Structurally, The Captive resembles Egoyan’s earlier work in the way it gradually parcels out information, not always in strict chronological order. It takes a while to grasp that certain recurring sequences are flashbacks to eight years ago, when a 9-year-old girl named Cass (Peyton Kennedy) was abducted from the family pickup while her father, Matthew (Ryan Reynolds), was briefly inside a diner buying a pie. In the present day, Peyton, now a teenager (Alexia Fast), remains imprisoned by her kidnapper, Mika (Kevin Durand); to assuage her homesickness, he’s set up hidden cameras that let Cass observe her mother, Tina (Mireille Enos), as she works at her job cleaning hotel rooms. Tina also still meets regularly with Nicole (Rosario Dawson), a detective who investigated the still-unsolved case, and whose partner/lover, Jeffrey (Scott Speedman), has always believed that Matthew sold Cass into sexual slavery. When Mika starts leaving Cass-related items for Tina to find in the rooms she cleans, he precipitates a sudden belated crisis, ripping open wounds that had barely healed in the first place.

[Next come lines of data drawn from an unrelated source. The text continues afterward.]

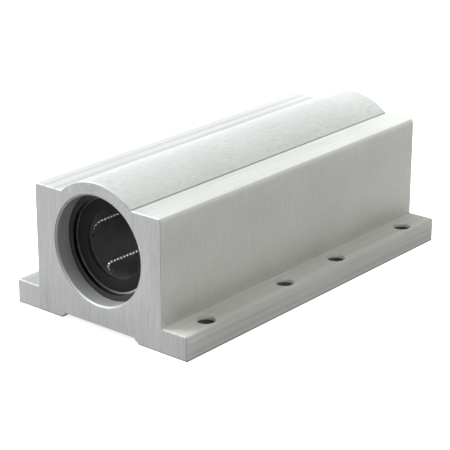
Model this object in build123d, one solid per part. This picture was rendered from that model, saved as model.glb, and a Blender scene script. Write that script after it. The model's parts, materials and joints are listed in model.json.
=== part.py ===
from build123d import *
import os
from math import cos, floor, pi, radians, sin, sqrt

# A long linear bearing block for a 1 inch shaft. An aluminium housing carries two ball
# bushings on one axis, and snap rings hold each of them at both ends.
# X runs across the block, Y along the shaft with the front face at the lower Y, Z up.
# The origin is at the middle of the footprint, on the surface that the block stands on.
# Lengths are in millimetres. Angles are in degrees about the shaft, from +X towards +Z.

INCH = 25.4

# Housing section
body_width = 2.375 * INCH
flange_reach = 0.4375 * INCH
flange_thickness = 9.2
shoulder_height = 1.9375 * INCH
shaft_height = 1.1875 * INCH
hump_radius = 1.0 * INCH
shoulder_edge_radius = 0.4
shoulder_lean_height = 2.3
shoulder_lean_run = 0.35
flange_edge_radius = 0.4
flange_root_radius = 0.3
hump_relief_radius = 0.2

# Shallow relief along the underside, which leaves a foot on each side
relief_width = 37.7
relief_depth = 1.95
relief_side_run = 2.2

# Housing length, mouths and bolt holes, four in each flange
housing_length = 6.0 * INCH
end_edge_chamfer = 0.35
mouth_step = 0.44
mouth_chamfer = 0.65
bolt_hole_radius = 3.4
bolt_hole_chamfer = 0.2
bolt_offset = 0.25 * INCH
outer_bolt_spacing = 4.75 * INCH
inner_bolt_spacing = 1.25 * INCH

# Ball bushing
shaft_radius = 0.5 * INCH
bushing_radius = 0.78125 * INCH
bushing_length = 2.25 * INCH
bushing_depth = 8.1
bushing_clearance = 0.02
sleeve_wall = 2.49
sleeve_end_chamfer = 0.4
cage_shaft_gap = 0.25
cage_sleeve_gap = 0.05
cage_end_wall = 0.5

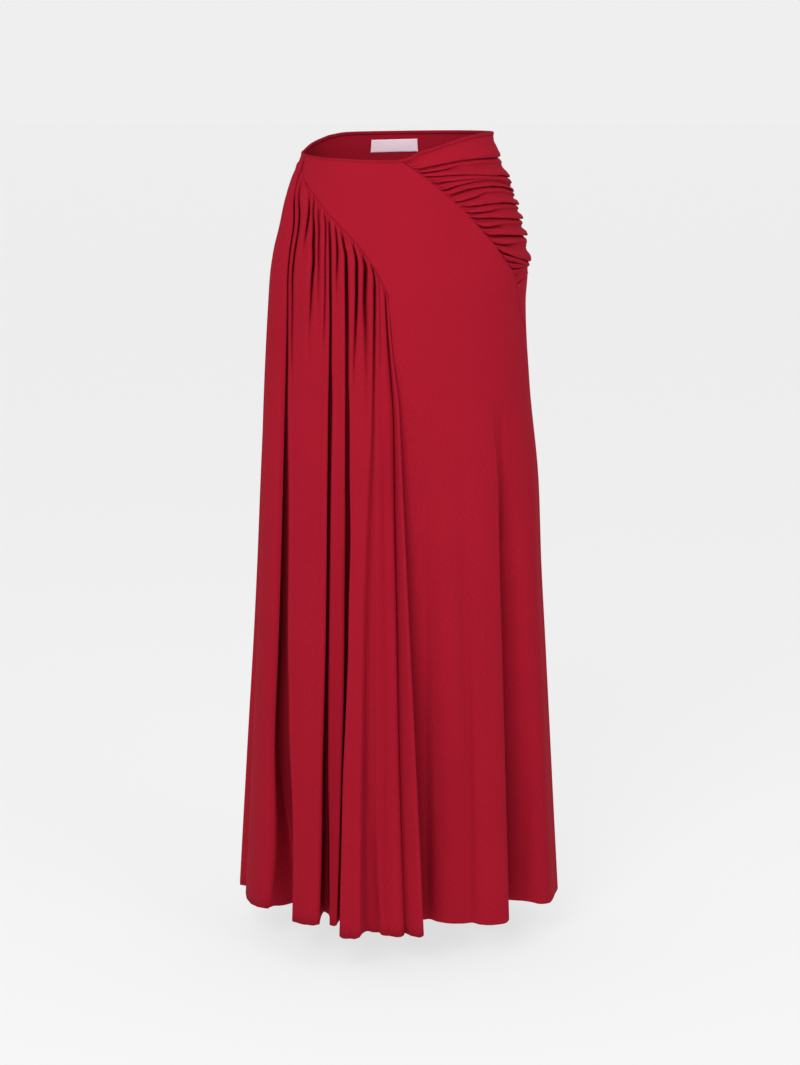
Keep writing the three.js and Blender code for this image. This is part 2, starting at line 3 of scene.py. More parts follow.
import bmesh
import bpy
import numpy as np
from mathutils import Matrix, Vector


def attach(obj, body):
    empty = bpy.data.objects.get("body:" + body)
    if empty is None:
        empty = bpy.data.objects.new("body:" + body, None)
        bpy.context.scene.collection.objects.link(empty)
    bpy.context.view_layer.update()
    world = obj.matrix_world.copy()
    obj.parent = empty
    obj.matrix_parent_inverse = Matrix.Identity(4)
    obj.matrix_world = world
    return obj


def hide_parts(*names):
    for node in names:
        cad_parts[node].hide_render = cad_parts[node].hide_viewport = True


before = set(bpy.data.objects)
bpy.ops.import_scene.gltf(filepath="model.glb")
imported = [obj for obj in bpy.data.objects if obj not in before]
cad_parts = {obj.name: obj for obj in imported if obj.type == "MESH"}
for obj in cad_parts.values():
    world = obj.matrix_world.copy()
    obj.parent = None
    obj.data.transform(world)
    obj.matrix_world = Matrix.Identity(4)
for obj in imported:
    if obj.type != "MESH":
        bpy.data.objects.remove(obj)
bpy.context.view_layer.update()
print("frame loaded")

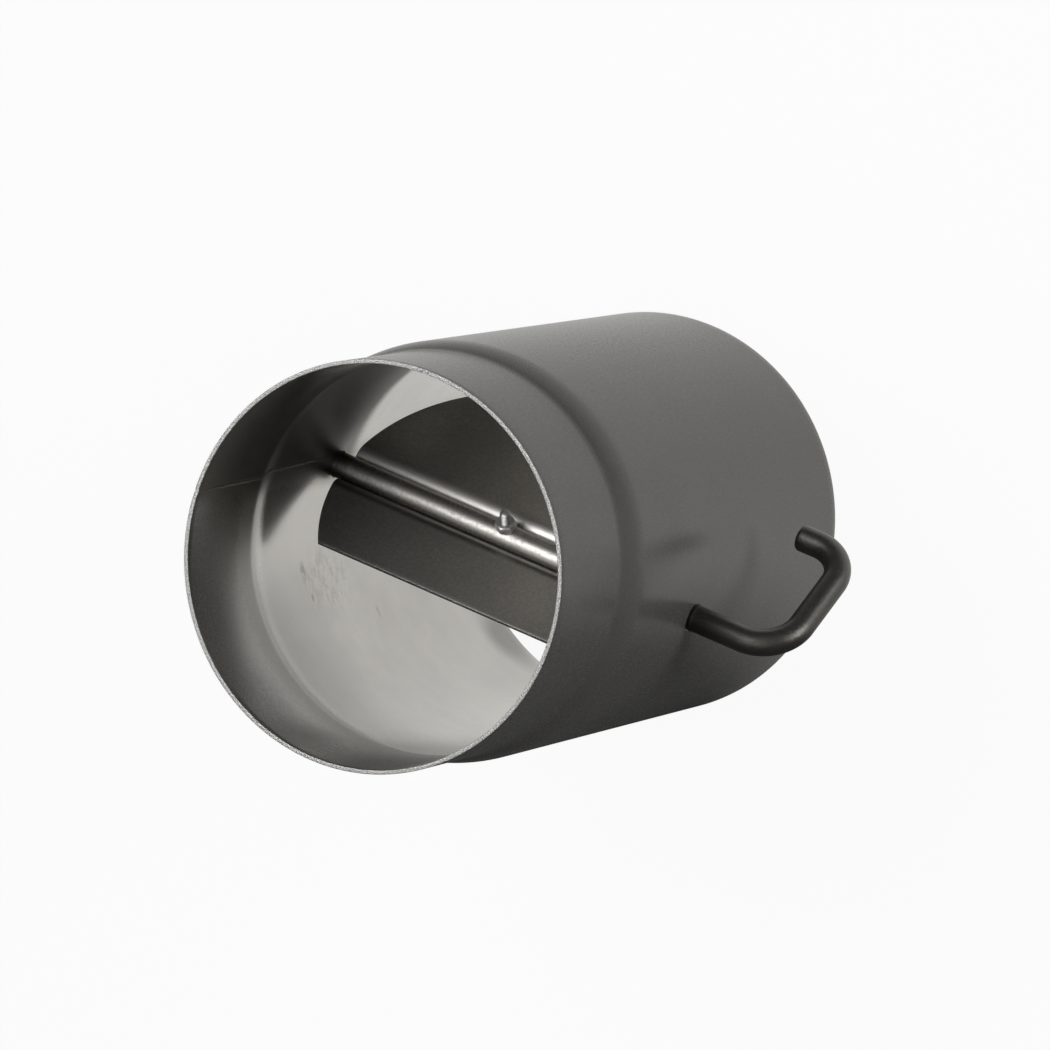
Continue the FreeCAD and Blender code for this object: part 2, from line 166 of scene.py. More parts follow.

To their credit, all of the actors throw themselves into this picture headfirst. Reynolds and Enos are achingly raw as parents coping with unspeakable loss in profoundly different ways, and Egoyan underlines their grief by shooting as much white-on-white as he possibly can. (The film’s timeline covers nearly a decade, but it’s always the dead of winter.) In any Egoyan movie, however, there comes a point at which the ensemble’s collective neuroses reach a critical mass, which is paradoxically the very point at which Egoyan begins reassembling his narrative fragments into a recognizable shape. Here, that shape is a really bad airport novel, even though this screenplay is wholly original. The more details that emerge from the fog, the sillier everyone’s private pain becomes, predicated as it is on utter nonsense. This was never a problem back in the 1980s and 1990s, because Egoyan fashioned scenarios so absurdist that they had only a tangential relationship to real-world behavior. Here, by contrast, he’s trafficking in overly familiar tropes involving cops, grieving relatives, and criminal masterminds, and the idiocy sticks.
What’s most frustrating about The Captive is that it includes all the elements for a potentially great Egoyan movie—they’re just buried in the mountain of schlock. The surveillance angle, for example, is right up his alley, especially as it becomes clear that the cameras are less for Cass’ benefit than for Mika’s, as he enjoys tormenting Tina with unbidden memories. But Mika, as played by Durand, is such a cartoonishly foppish psychopath that his machinations—which include the abduction of another character, though this, too, takes some time to become apparent—never accrue any emotional or even thematic weight. Other scenes, like one in which Jeffrey uses his own pre-adolescent niece as bait to entrap a pedophile, are simply too ludicrous to permit the suspension of disbelief. Egoyan co-wrote The Captive with David Fraser, who’s worked primarily in TV movies; once it’s finished playing keep-away, the film lurches from one dopey, contrived situation to the next with the desperation of a film that’s scared viewers might get bored and change the channel. The elegant mystery Egoyan establishes at the outset resolves into CSI: Canada.